Check the listing for explicit OE cross-references and a gasket-kit inventory. A complete Cruze 1.4L kit cross-references OE 55565353 / 781504 / 667-203, includes a gasket kit for exhaust manifold + oil lines + coolant lines, and lists the manifold studs explicitly. A complete Cummins 6.7L kit cross-references OE 5494878RX / 5354495 / 6411490 and includes the variable-geometry actuator wiring harness. Listings that show only the turbo and a vague "gaskets included" tag are usually missing two or three install-required pieces.
Are universal turbocharger kits worth it?
For aftermarket performance builds where the buyer is fabricating the exhaust manifold, intake plumbing, and oil supply / return lines anyway, universal kits (T3 / T4 / T04E / GT45 frame format with V-band or T3 flanges) are the right format. For OE-replacement work on a stock chassis, universal kits are the wrong call — the bolt pattern and flange geometry will not match the factory exhaust manifold or downpipe, and the install turns into a 12-hour fabrication exercise instead of a 4-hour swap.

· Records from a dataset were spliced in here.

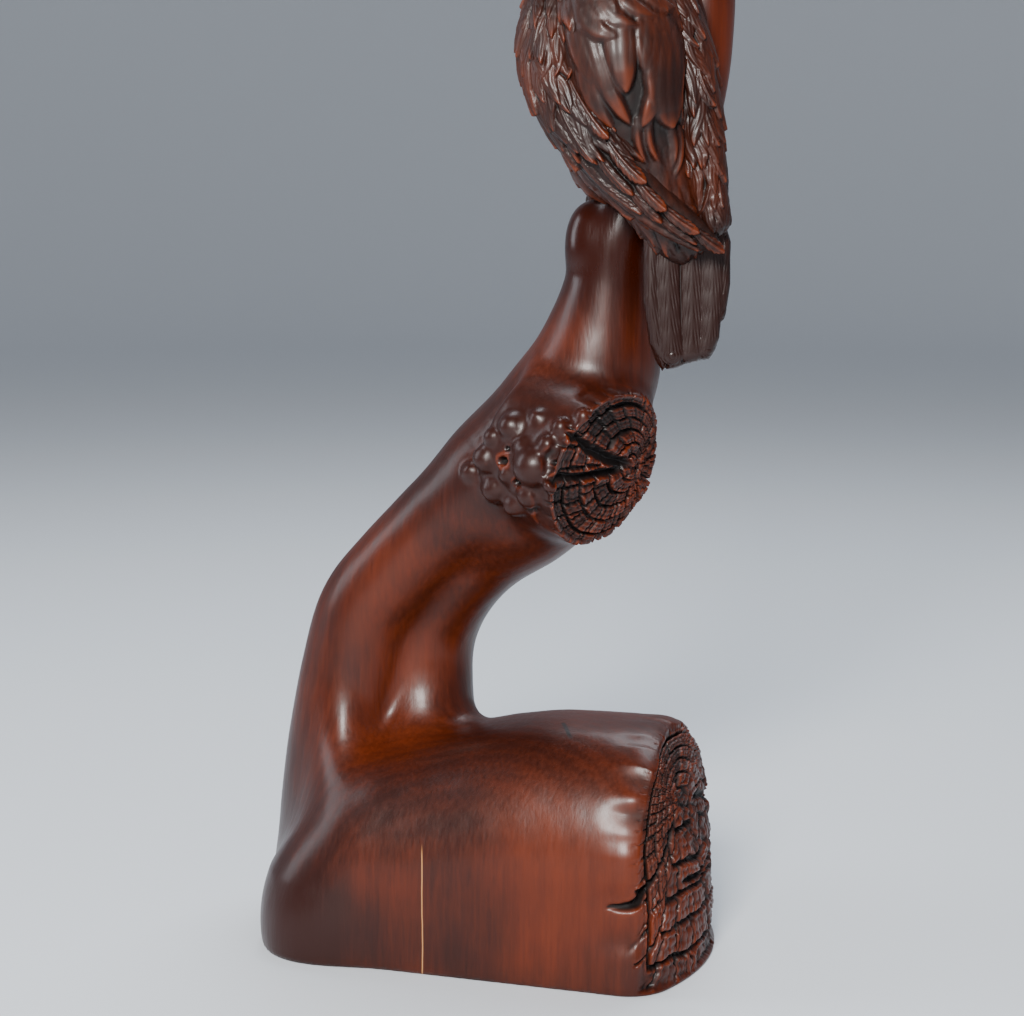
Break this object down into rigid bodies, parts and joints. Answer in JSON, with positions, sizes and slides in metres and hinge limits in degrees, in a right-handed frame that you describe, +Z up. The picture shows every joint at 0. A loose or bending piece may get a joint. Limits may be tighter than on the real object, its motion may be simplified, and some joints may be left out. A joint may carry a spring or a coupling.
{
  "type": "carved wooden figurine",
  "caption": "Free-standing wood carving of a perched bird of prey on a bent trunk with burl and sawn stub, rising from a lying log that forms the flat base.",
  "frame": {"origin": "on the log's flat resting face, close to its middle, at table height", "axes": "+Z up; +X towards the end with the ringed end grain and the sawn stub; -Y is the side that shows the bird's back"},
  "size_m": [0.1177, 0.0923, 0.2999],
  "materials": {
    "stained_wood": "red-brown stain under wax, satin gloss",
    "feather_wood": "red-brown stain under wax, darker in the cuts",
    "eye_bead": "black polished bead",
    "peg_wood": "plain unstained peg"
  },
  "bodies": {
    "root": {"log_base": "stained_wood", "trunk": "stained_wood", "bird_body": "feather_wood", "bird_head": "feather_wood", "left_wing": "feather_wood", "right_wing": "feather_wood", "tail": "feather_wood", "left_foot": "feather_wood", "right_foot": "feather_wood", "left_eye": "eye_bead", "right_eye": "eye_bead", "trunk_peg_1": "peg_wood", "trunk_peg_2": "peg_wood", "body_peg_upper": "peg_wood", "body_peg_lower": "peg_wood", "head_peg": "peg_wood", "left_wing_peg": "peg_wood", "right_wing_peg": "peg_wood", "tail_peg": "peg_wood"}
  },
  "joints": []
}
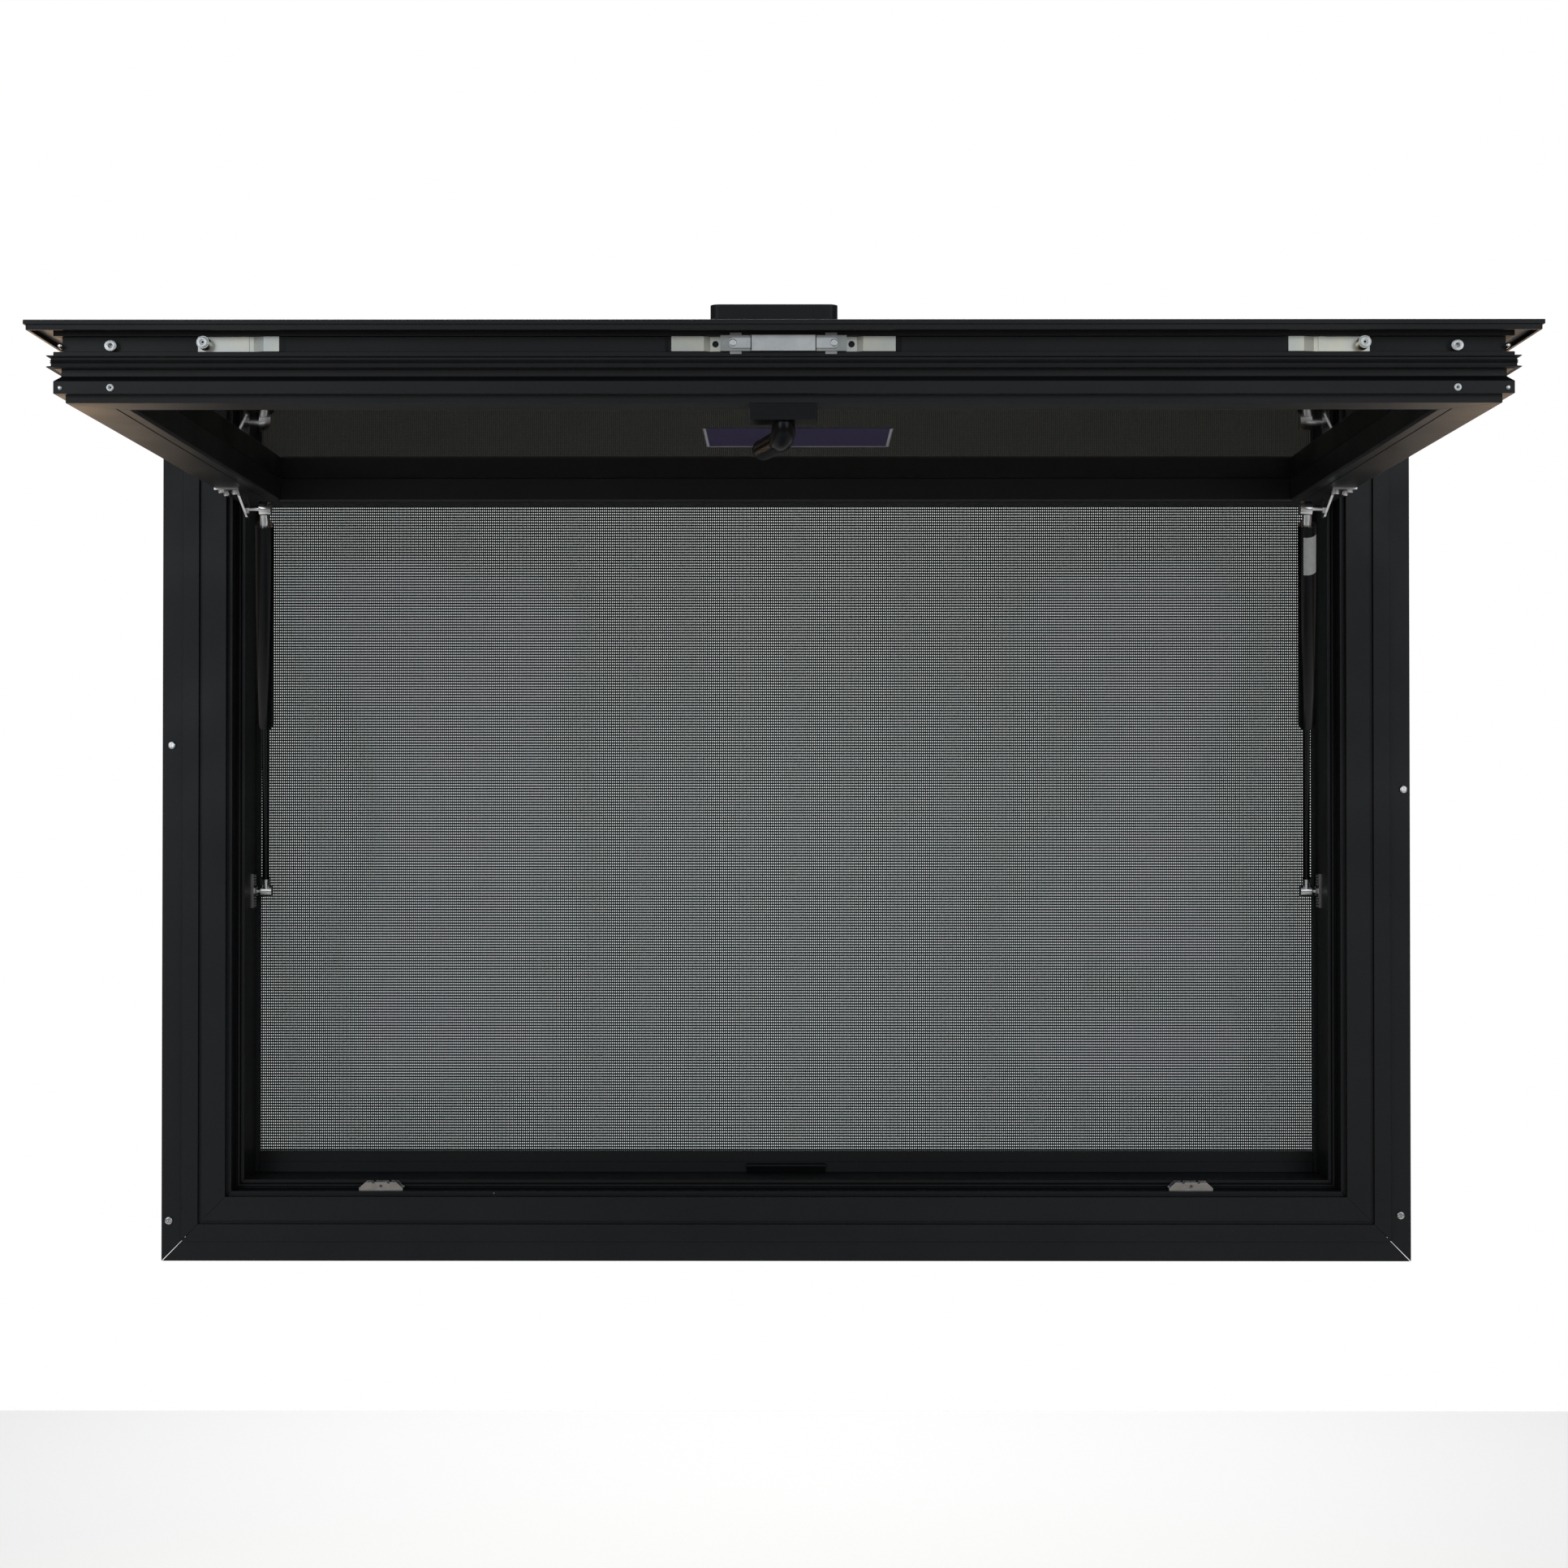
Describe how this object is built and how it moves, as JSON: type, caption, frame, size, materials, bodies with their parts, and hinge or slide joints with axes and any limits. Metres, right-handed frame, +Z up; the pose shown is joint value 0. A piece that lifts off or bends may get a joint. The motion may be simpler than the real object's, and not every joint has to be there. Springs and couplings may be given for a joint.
{
  "type": "awning serving window",
  "caption": "Black aluminium awning serving window: mitred frame with mounting flange, glazed sash held open by gas struts, roller insect screen, lever lock.",
  "frame": {"origin": "on the back face of the bottom flange, at the middle of the width", "axes": "X along the wall to the viewer's right, +Y into the wall, +Z up; the outside faces -Y"},
  "size_m": [1.304, 0.9084, 0.916],
  "materials": {
    "coated_aluminium": "satin",
    "seal_rubber": "matte",
    "screen_fabric": "matte",
    "zinc": "satin",
    "strut_black": "gloss",
    "tinted_glass": "gloss",
    "handle_black": "satin"
  },
  "bodies": {
    "window": {"flange_bottom": "coated_aluminium", "flange_top": "coated_aluminium", "flange_left": "coated_aluminium", "flange_right": "coated_aluminium", "frame_sill": "coated_aluminium", "frame_head": "coated_aluminium", "frame_jamb_left": "coated_aluminium", "frame_jamb_right": "coated_aluminium", "frame_seal": "seal_rubber", "screen_track_left": "coated_aluminium", "screen_track_right": "coated_aluminium", "screen_pull_bar": "coated_aluminium", "screen_mesh": "screen_fabric", "screen_box": "coated_aluminium", "keeper_left": "zinc", "keeper_right": "zinc", "hinge_frame_leaf": "coated_aluminium", "hinge_sash_leaf": "coated_aluminium", "sash_bottom_rail": "coated_aluminium", "sash_top_rail": "coated_aluminium", "sash_stile_left": "coated_aluminium", "sash_stile_right": "coated_aluminium", "sash_seal": "seal_rubber", "glass_outer_pane": "tinted_glass", "glass_spacer": "coated_aluminium", "glass_inner_pane": "tinted_glass", "bead_bottom": "coated_aluminium", "bead_top": "coated_aluminium", "bead_left": "coated_aluminium", "bead_right": "coated_aluminium", "exterior_pull": "coated_aluminium", "handle_base": "handle_black", "lock_gearbox": "zinc", "strut_bracket_left": "zinc", "strut_bracket_right": "zinc", "strut_stud_left": "zinc", "strut_stud_right": "zinc", "strut_cylinder_left": "strut_black", "strut_cylinder_right": "strut_black", "strut_rod_left": "strut_black", "strut_rod_right": "strut_black"},
    "handle": {"handle_lever": "handle_black"},
    "lock_left": {"lock_rod_left": "zinc"},
    "lock_right": {"lock_rod_right": "zinc"}
  },
  "joints": [
    {"name": "handle_turn", "type": "hinge", "parent": "window", "child": "handle", "pos_m": [0, -0.7503, 0.7731], "axis": [0, 0, 1], "range_deg": [0, 75]},
    {"name": "lock_slide_left", "type": "slide", "parent": "window", "child": "lock_left", "axis": [1, 0, 0], "range_m": [0, 0.0202]},
    {"name": "lock_slide_right", "type": "slide", "parent": "window", "child": "lock_right", "axis": [-1, 0, 0], "range_m": [0, 0.0202]}
  ],
  "couplings": [
    {"joint": "lock_slide_left", "follows": "handle_turn", "m_per_rad": 0.015279},
    {"joint": "lock_slide_right", "follows": "handle_turn", "m_per_rad": 0.015279}
  ]
}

How much does a complete turbocharger kit cost?
For OE-replacement applications on high-volume passenger chassis: $150-$700 (Cruze 1.4L, Ford EcoBoost 2.0L). For heavy-duty diesel applications: $700-$2,500 (Cummins 6.7L actuator-only path, $200-$700; complete variable-geometry turbo, $1,500-$2,500). For performance aftermarket: $300-$3,500 depending on frame size, journal vs ball-bearing, and brand tier. Premium rebuilder packages (Fleece Performance, BD Diesel, Industrial Injection, KC Turbos) sit at the high end of the OE-replacement category and overlap with mid-tier aftermarket pricing.
Do turbocharger kits include the wastegate actuator?
Most factory-replacement kits ship with the wastegate actuator pre-installed and pre-calibrated. The exception: variable-geometry diesel applications (Cummins 6.7L HE351VE / HE300VG, Ford 6.7L Power Stroke GT3782VAS), where the calibration step requires a dealer or shop scan tool to write the new actuator's position-encoder values to the ECM after install. Some kits provide the actuator separately as a sub-component to enable the actuator-only repair path when the underlying turbo mechanical condition is still serviceable.
What is the difference between a turbo kit and a rebuild kit?
A turbo replacement kit ships a complete new or remanufactured turbocharger plus install gaskets. A turbo rebuild kit ships only the wear components needed to refurbish an existing turbo in place: bearing housing cartridge, compressor and turbine wheel balance components, oil seals, snap rings, and shaft bushings. Rebuild kits are $100-$400 versus $300-$2,500 for a complete replacement. The right pick depends on whether the existing turbo housing is sound (rebuild kit wins) or already cracked / overspun / contaminated (replacement kit wins).
Can a turbocharger kit be installed DIY?
A capable DIY mechanic with a torque wrench, an oxy-acetylene torch (for snapped manifold studs), copper anti-seize, and a service manual can install most OE-replacement kits on passenger-car chassis in 4-8 hours. Heavy-duty diesel kits (Cummins 6.7L, Ford 6.7L Power Stroke) typically need 6-12 hours plus the calibration scan tool. Performance aftermarket kits on a custom build can extend to 20-40 hours of fabrication work. The decision turns on whether the buyer is comfortable with exhaust-manifold removal, fluid-line replacement, and a dealer scan tool visit if the application is variable-geometry.